* Instructions to follow *
Lines containing "materials" are to be counted. Report the count alone.

───── Data lines ─────

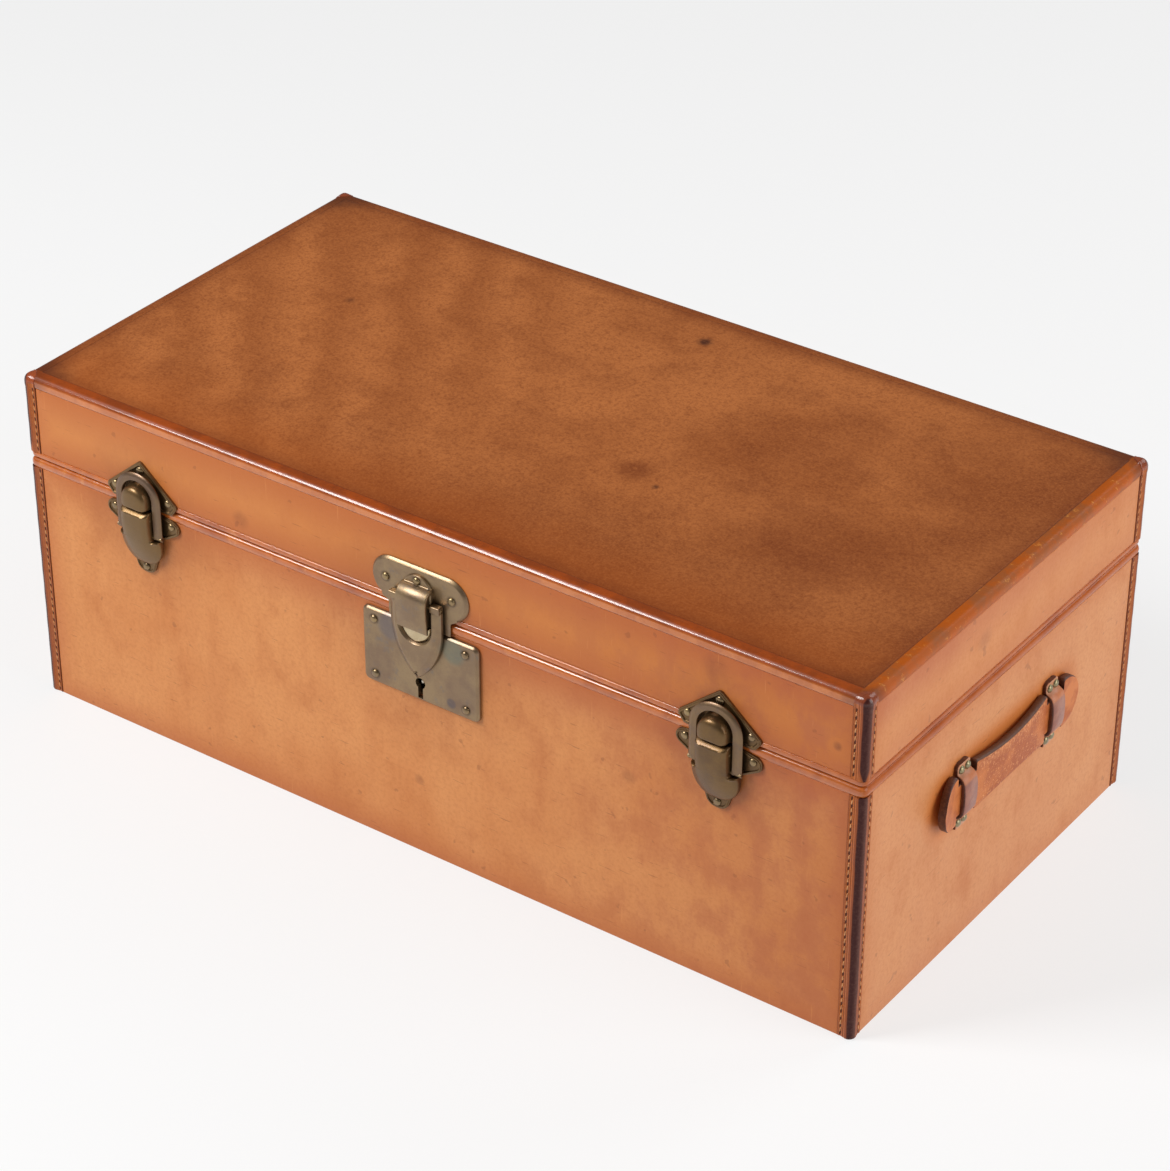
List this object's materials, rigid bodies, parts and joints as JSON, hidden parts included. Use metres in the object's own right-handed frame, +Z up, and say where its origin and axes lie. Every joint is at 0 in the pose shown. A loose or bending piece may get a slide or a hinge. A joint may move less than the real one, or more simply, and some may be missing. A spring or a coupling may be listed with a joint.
{
  "type": "leather trunk",
  "caption": "Leather travel trunk with a hinged lid, a centre hasp lock, over-centre draw latches, stitched corner welts and a leather strap handle on each end.",
  "frame": {"origin": "centre of the bottom face, on the floor", "axes": "+X along the length, towards the right end seen from the front; -Y out of the front, which has the lock and the latches; +Z up"},
  "size_m": [0.6262, 0.3299, 0.232],
  "materials": {
    "tan_leather": "waxed, worn",
    "brown_leather": "aged, polished",
    "dark_leather": "burnished",
    "pine": "planed",
    "linen": "woven",
    "steel": "worn",
    "rivet_brass": "dull",
    "aged_brass": "patinated"
  },
  "bodies": {
    "case": {"case_front_board": "pine", "case_back_board": "pine", "case_end_boards": "pine", "case_bottom_board": "pine", "case_front_leather": "tan_leather", "case_back_leather": "tan_leather", "case_end_leathers": "tan_leather", "case_bottom_leather": "brown_leather", "case_rim_bead": "brown_leather", "case_corner_welts": "dark_leather", "inner_frame": "pine", "case_lining": "linen", "lock_plate": "aged_brass", "lock_plate_nails": "aged_brass", "lock_housing": "steel", "lock_key_pin": "steel", "thumb_catch_spring": "steel", "left_latch_base": "aged_brass", "right_latch_base": "aged_brass", "latch_base_nails": "aged_brass", "latch_lever_pins": "aged_brass", "hinge_case_leaf": "aged_brass", "hinge_pin": "aged_brass", "hinge_case_nails": "aged_brass", "left_handle_keepers": "brown_leather", "right_handle_keepers": "brown_leather", "handle_rivets": "rivet_brass"},
    "lid": {"lid_top_board": "pine", "lid_front_board": "pine", "lid_back_board": "pine", "lid_end_boards": "pine", "lid_top_leather": "brown_leather", "lid_front_leather": "tan_leather", "lid_back_leather": "tan_leather", "lid_end_leathers": "tan_leather", "lid_rim_binding": "brown_leather", "lid_corner_welts": "dark_leather", "lid_lining": "linen", "lid_lock_plate": "aged_brass", "lid_lock_nails": "aged_brass", "hasp_bracket": "aged_brass", "hasp_pin": "aged_brass", "left_latch_catch": "aged_brass", "right_latch_catch": "aged_brass", "latch_catch_nails": "aged_brass", "hinge_lid_leaf": "aged_brass", "hinge_lid_nails": "aged_brass"},
    "hasp": {"hasp": "aged_brass"},
    "bolt": {"lock_bolt": "steel"},
    "thumb_catch": {"thumb_catch": "steel"},
    "left_lever": {"left_latch_lever": "aged_brass", "left_bail_pin": "aged_brass"},
    "right_lever": {"right_latch_lever": "aged_brass", "right_bail_pin": "aged_brass"},
    "left_bail": {"left_latch_bail": "aged_brass"},
    "right_bail": {"right_latch_bail": "aged_brass"},
    "left_strap": {"left_handle_strap": "brown_leather"},
    "right_strap": {"right_handle_strap": "brown_leather"}
  },
  "joints": [
    {"name": "lid_hinge", "type": "hinge", "parent": "case", "child": "lid", "pos_m": [0, 0.1591, 0.174], "axis": [-1, 0, 0], "range_deg": [0, 105]},
    {"name": "hasp_hinge", "type": "hinge", "parent": "lid", "child": "hasp", "pos_m": [0.003, -0.1615, 0.184], "axis": [-1, 0, 0], "range_deg": [0, 110]},
    {"name": "bolt_throw", "type": "slide", "parent": "case", "child": "bolt", "axis": [1, 0, 0], "range_m": [0, 0.008]},
    {"name": "thumb_press", "type": "slide", "parent": "case", "child": "thumb_catch", "axis": [0, 1, 0], "range_m": [0, 0.002], "stiffness_N_per_m": 300, "springref_m": -0.004},
    {"name": "left_lever_hinge", "type": "hinge", "parent": "case", "child": "left_lever", "pos_m": [-0.211, -0.1628, 0.1665], "axis": [-1, 0, 0], "range_deg": [0, 95]},
    {"name": "left_bail_hinge", "type": "hinge", "parent": "left_lever", "child": "left_bail", "pos_m": [-0.211, -0.1611, 0.1545], "axis": [-1, 0, 0], "range_deg": [-105, 0]},
    {"name": "right_lever_hinge", "type": "hinge", "parent": "case", "child": "right_lever", "pos_m": [0.211, -0.1628, 0.1665], "axis": [-1, 0, 0], "range_deg": [0, 95]},
    {"name": "right_bail_hinge", "type": "hinge", "parent": "right_lever", "child": "right_bail", "pos_m": [0.211, -0.1611, 0.1545], "axis": [-1, 0, 0], "range_deg": [-105, 0]},
    {"name": "left_strap_slide", "type": "slide", "parent": "case", "child": "left_strap", "axis": [0, 1, 0], "range_m": [-0.003, 0.003]},
    {"name": "right_strap_slide", "type": "slide", "parent": "case", "child": "right_strap", "axis": [0, 1, 0], "range_m": [-0.003, 0.003]}
  ],
  "couplings": [
    {"joint": "left_bail_hinge", "follows": "left_lever_hinge", "ratio": -1.1},
    {"joint": "right_bail_hinge", "follows": "right_lever_hinge", "ratio": -1.1}
  ]
}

─────

* Result of this exercise *
2